Task goal: From the listing below, copy only the lines running from the line that contains "A CAD model" to the line that contains "if empty is", both included.

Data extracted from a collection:
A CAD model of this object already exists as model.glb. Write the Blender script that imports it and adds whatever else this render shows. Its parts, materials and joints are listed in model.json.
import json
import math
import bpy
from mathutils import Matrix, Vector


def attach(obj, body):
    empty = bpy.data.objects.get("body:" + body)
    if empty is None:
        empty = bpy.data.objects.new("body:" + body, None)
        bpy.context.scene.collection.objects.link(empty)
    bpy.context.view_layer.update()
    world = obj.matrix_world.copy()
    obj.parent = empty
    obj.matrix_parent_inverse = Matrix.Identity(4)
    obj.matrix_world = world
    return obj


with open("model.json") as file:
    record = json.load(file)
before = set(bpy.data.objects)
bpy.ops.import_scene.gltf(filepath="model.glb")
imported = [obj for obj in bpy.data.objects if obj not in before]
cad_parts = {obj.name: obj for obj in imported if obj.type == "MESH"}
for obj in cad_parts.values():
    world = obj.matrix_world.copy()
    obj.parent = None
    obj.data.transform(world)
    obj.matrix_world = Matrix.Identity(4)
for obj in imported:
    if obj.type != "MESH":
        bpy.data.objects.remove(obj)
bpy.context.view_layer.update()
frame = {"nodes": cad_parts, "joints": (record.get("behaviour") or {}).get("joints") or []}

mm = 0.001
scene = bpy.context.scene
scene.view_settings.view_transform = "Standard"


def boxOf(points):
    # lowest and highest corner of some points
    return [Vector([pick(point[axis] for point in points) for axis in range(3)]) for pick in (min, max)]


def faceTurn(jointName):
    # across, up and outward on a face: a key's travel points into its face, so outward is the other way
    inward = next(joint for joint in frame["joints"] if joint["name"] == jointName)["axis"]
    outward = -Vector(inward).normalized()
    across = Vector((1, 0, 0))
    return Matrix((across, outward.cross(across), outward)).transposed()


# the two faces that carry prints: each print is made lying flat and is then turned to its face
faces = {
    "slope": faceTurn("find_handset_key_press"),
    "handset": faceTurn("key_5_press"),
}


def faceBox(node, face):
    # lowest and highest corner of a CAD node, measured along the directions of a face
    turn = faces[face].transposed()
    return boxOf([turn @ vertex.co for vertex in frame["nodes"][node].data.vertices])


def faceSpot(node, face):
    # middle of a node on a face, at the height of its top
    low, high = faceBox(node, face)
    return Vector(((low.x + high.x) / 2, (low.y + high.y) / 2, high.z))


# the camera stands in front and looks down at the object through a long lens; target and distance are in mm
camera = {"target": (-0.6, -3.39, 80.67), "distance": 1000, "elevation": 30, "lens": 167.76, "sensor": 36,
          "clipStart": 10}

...

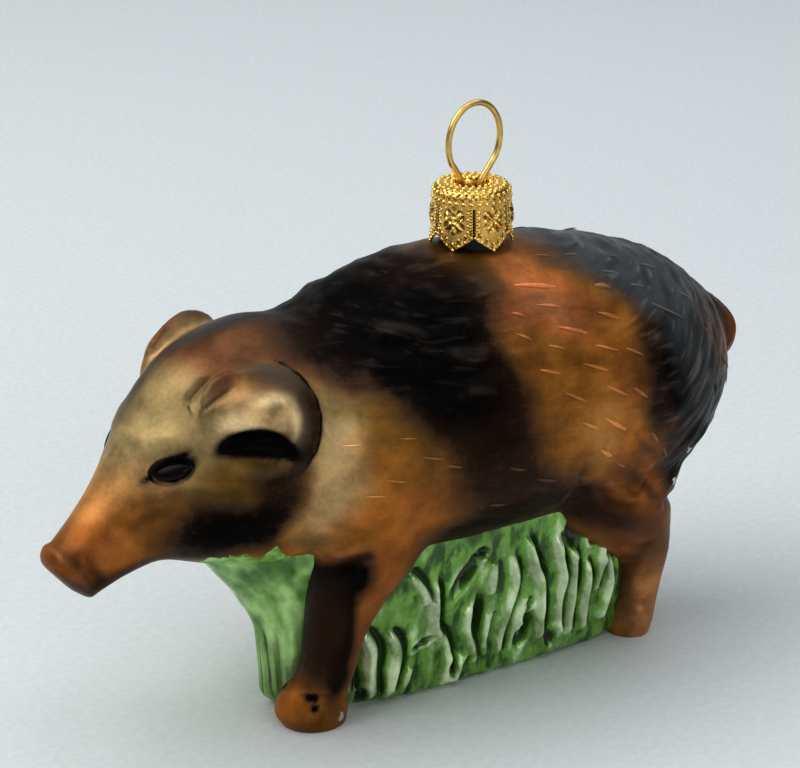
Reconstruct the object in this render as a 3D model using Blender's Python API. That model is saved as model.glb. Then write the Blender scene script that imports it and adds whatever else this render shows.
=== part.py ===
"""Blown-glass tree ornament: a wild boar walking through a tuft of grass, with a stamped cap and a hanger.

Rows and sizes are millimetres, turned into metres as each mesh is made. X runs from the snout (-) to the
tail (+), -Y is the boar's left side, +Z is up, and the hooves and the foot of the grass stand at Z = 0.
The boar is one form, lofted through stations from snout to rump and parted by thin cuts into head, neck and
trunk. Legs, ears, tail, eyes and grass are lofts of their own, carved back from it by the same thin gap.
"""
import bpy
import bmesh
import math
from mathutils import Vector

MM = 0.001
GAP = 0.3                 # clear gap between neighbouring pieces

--

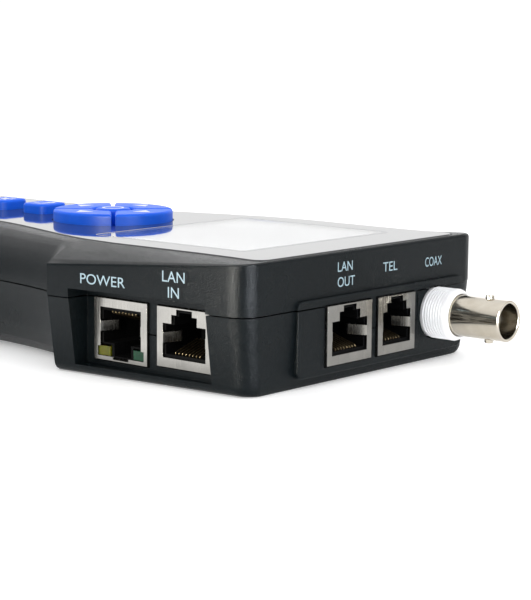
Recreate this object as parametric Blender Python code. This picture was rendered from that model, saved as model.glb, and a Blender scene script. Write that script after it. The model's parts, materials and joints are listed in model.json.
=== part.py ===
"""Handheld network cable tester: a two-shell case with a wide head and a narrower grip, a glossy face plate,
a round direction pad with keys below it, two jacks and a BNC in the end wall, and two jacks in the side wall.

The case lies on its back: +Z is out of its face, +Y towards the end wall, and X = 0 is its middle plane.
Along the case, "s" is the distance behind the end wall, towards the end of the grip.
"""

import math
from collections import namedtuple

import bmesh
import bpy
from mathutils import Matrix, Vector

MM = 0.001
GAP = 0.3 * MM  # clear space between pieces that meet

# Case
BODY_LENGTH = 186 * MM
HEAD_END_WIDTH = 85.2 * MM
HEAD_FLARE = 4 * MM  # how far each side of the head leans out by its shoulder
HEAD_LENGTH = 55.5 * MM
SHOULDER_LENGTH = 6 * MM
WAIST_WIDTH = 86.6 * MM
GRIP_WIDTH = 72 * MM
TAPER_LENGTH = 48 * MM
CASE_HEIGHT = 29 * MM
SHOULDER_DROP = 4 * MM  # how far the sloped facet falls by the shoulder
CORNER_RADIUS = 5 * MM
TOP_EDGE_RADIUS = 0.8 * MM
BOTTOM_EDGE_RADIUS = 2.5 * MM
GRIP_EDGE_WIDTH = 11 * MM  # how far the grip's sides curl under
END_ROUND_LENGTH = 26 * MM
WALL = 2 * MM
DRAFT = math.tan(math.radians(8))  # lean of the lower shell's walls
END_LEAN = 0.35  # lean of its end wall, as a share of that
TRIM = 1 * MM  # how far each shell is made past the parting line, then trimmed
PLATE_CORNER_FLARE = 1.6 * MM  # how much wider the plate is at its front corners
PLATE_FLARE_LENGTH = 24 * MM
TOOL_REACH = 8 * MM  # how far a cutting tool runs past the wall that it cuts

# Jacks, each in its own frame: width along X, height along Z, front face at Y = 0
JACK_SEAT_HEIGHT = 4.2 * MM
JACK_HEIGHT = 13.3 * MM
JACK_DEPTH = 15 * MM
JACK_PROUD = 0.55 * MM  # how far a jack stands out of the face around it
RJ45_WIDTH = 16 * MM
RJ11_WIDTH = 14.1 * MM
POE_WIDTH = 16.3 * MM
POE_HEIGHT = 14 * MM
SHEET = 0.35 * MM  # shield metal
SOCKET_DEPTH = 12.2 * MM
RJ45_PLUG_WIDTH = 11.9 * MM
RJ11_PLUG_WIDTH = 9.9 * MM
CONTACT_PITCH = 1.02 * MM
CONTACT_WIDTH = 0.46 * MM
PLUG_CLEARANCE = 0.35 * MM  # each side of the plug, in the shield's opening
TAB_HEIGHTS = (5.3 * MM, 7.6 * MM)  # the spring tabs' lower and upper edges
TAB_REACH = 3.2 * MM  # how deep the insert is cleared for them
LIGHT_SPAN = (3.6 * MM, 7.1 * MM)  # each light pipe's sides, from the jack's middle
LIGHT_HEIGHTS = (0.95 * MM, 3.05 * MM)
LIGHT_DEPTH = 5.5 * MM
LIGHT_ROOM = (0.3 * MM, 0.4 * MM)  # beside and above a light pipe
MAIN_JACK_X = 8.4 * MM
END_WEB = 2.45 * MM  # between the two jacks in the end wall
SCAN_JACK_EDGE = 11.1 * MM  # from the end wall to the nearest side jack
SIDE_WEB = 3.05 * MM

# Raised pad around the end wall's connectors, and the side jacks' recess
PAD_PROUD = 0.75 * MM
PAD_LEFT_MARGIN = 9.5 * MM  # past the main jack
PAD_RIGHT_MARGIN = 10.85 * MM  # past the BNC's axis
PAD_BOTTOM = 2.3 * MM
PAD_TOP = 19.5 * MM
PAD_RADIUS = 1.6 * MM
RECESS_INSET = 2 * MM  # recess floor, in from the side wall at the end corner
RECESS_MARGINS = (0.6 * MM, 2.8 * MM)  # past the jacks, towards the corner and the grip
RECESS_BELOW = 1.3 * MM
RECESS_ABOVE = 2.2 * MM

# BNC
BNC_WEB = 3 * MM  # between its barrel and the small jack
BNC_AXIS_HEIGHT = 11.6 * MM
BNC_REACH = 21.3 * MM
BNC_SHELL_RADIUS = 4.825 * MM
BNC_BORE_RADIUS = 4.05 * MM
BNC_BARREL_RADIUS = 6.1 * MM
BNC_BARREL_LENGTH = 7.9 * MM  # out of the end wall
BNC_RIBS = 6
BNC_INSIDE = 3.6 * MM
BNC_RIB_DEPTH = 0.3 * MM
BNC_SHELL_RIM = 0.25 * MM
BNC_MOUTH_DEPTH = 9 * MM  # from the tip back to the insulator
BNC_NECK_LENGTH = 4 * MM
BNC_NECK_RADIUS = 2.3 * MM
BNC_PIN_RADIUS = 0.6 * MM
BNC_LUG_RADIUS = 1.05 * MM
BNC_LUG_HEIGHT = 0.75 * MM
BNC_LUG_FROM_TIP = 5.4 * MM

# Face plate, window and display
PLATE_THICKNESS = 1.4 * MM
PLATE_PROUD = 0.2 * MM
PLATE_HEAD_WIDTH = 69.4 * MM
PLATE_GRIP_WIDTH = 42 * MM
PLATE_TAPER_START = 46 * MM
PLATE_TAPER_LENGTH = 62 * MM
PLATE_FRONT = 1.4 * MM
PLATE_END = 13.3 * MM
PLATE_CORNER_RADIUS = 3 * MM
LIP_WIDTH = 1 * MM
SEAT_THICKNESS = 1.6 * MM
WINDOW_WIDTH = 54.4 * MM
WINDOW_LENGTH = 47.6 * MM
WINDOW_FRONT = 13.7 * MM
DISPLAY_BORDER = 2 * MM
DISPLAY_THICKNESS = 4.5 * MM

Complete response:
A CAD model of this object already exists as model.glb. Write the Blender script that imports it and adds whatever else this render shows. Its parts, materials and joints are listed in model.json.
import json
import math
import bpy
from mathutils import Matrix, Vector


def attach(obj, body):
    empty = bpy.data.objects.get("body:" + body)
    if empty is None:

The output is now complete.